I use this code, and it did work some time ago but now saves inflated models.
I have tried adding parsnip::set_engine("lm"**, y = FALSE, model = FALSE**)
and parsnip::fit(wf_final, data = xy_all, y = FALSE, model = FALSE**)
with no luck.
model_save_small_size <- function(xy_all, final_recipe, penalty, mixture, model, nr_predictors) {
env_final_model <- new.env(parent = globalenv())
env_final_model$xy_all <- xy_all
env_final_model$final_recipe <- final_recipe
env_final_model$penalty_mode <- statisticalMode(penalty)
env_final_model$mixture_mode <- statisticalMode(mixture)

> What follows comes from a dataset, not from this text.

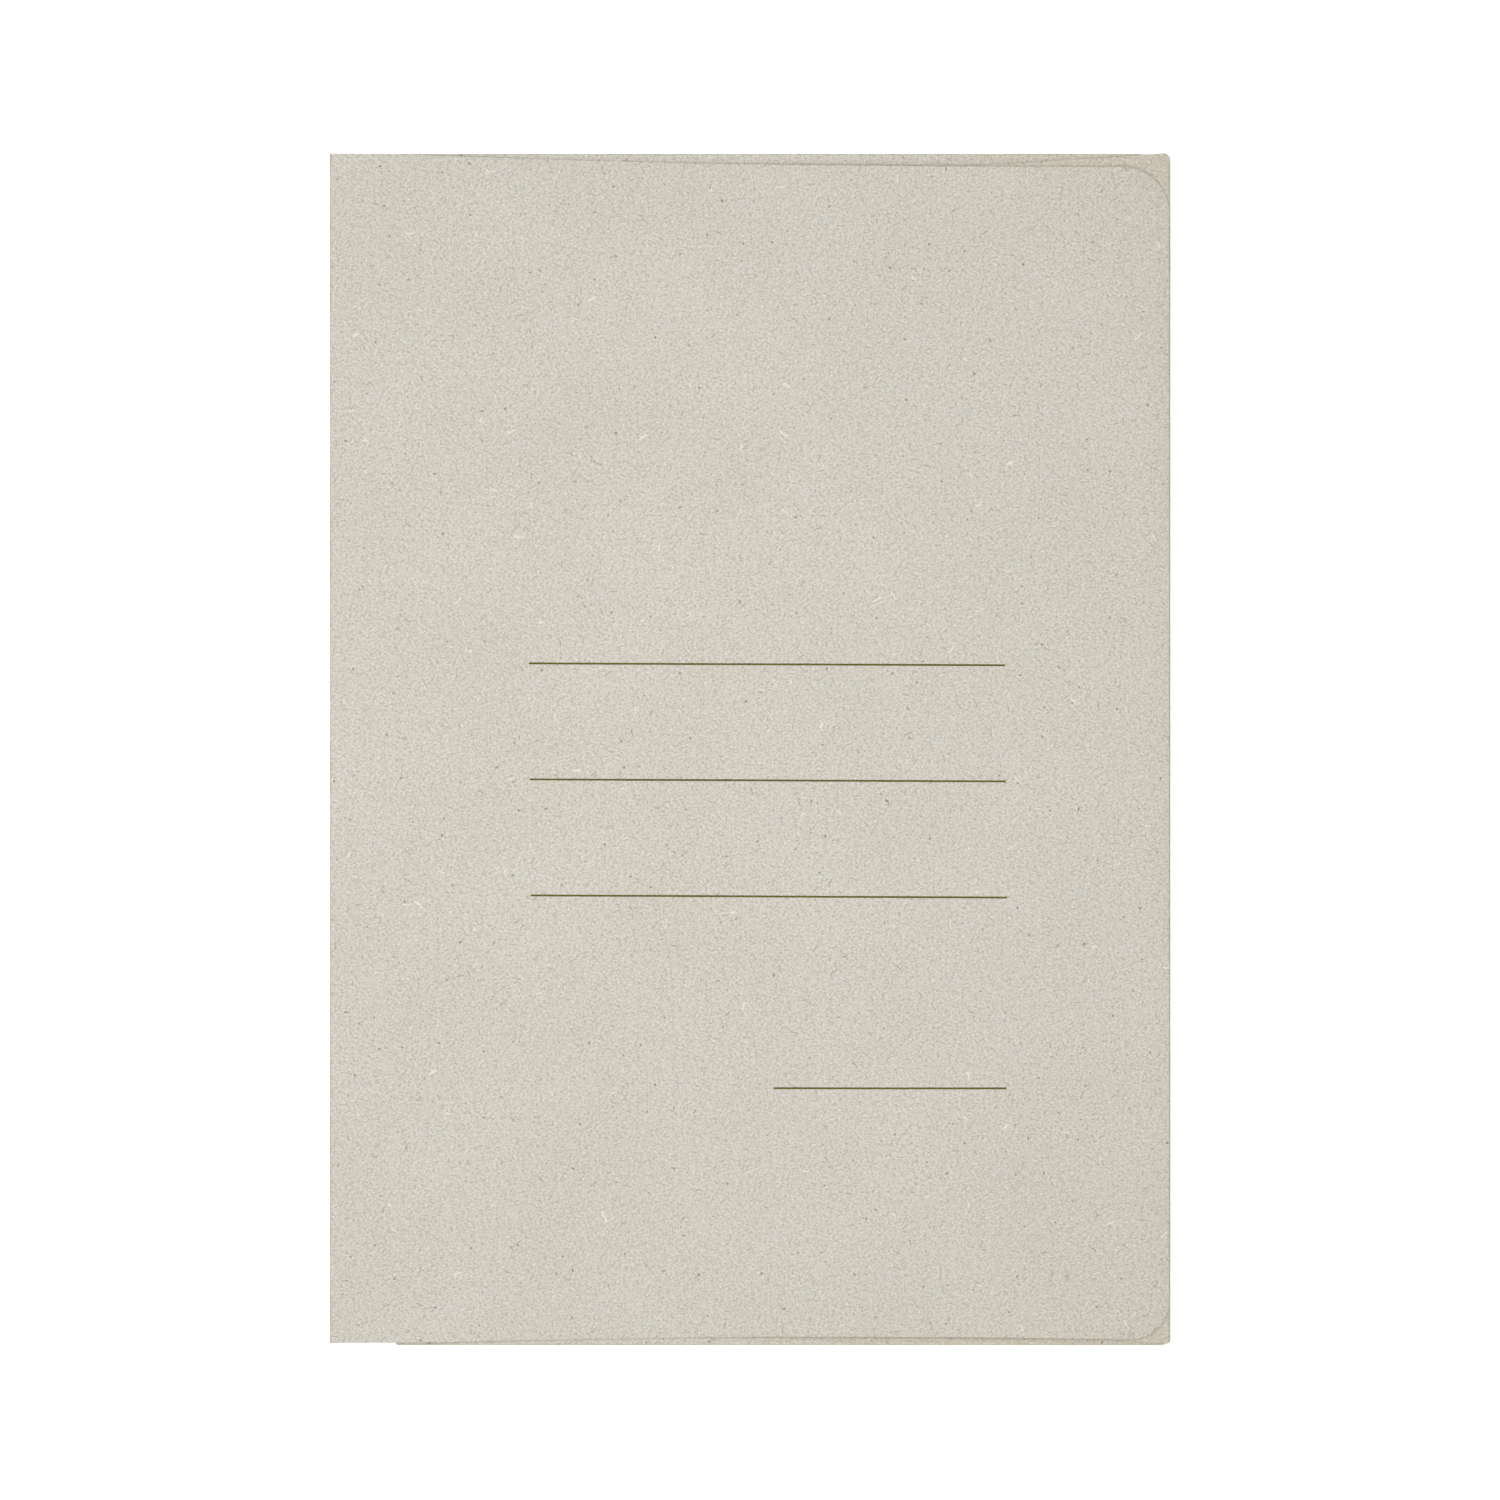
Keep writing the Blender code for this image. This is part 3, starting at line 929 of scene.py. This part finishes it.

env_final_model$model <- model
env_final_model$nr_predictors <- nr_predictors
env_final_model$statisticalMode <- statisticalMode
env_final_model$`%>%` <- `%>%`
final_predictive_model <- with(env_final_model, {
if (nr_predictors > 3) {
final_predictive_model_spec <-
if (model == "regression") {
parsnip::linear_reg(penalty = penalty_mode, mixture = mixture_mode)
} else if (model == "logistic") {
parsnip::logistic_reg(mode = "classification", penalty = penalty_mode, mixture = mixture_mode)
} else if (model == "multinomial") {
parsnip::multinom_reg(mode = "classification", penalty = penalty_mode, mixture = mixture_mode)
}
final_predictive_model_spec <- final_predictive_model_spec %>%
parsnip::set_engine("glmnet")
# Create Workflow (to know variable roles from recipes) help(workflow)
wf_final <- workflows::workflow() %>%
workflows::add_model(final_predictive_model_spec) %>%
workflows::add_recipe(final_recipe[[1]])
parsnip::fit(wf_final, data = xy_all)
} else if (nr_predictors == 3) {
final_predictive_model_spec <-
if (model == "regression") {
parsnip::linear_reg(mode = "regression") %>%
parsnip::set_engine("lm")
} else if (model == "logistic") {
parsnip::logistic_reg(mode = "classification") %>%
parsnip::set_engine("glm")
} else if (model == "multinomial") {
parsnip::multinom_reg(mode = "classification") %>%
parsnip::set_engine("glmnet")
}
wf_final <- workflows::workflow() %>%
workflows::add_model(final_predictive_model_spec) %>%
workflows::add_recipe(final_recipe[[1]])
### parsnip::fit(wf_final, data = xy_all)
parsnip::fit(wf_final, data = xy_all)
}
})
remove("final_recipe", envir = env_final_model)
remove("xy_all", envir = env_final_model)
return(final_predictive_model)
}
Any help is much appreciated.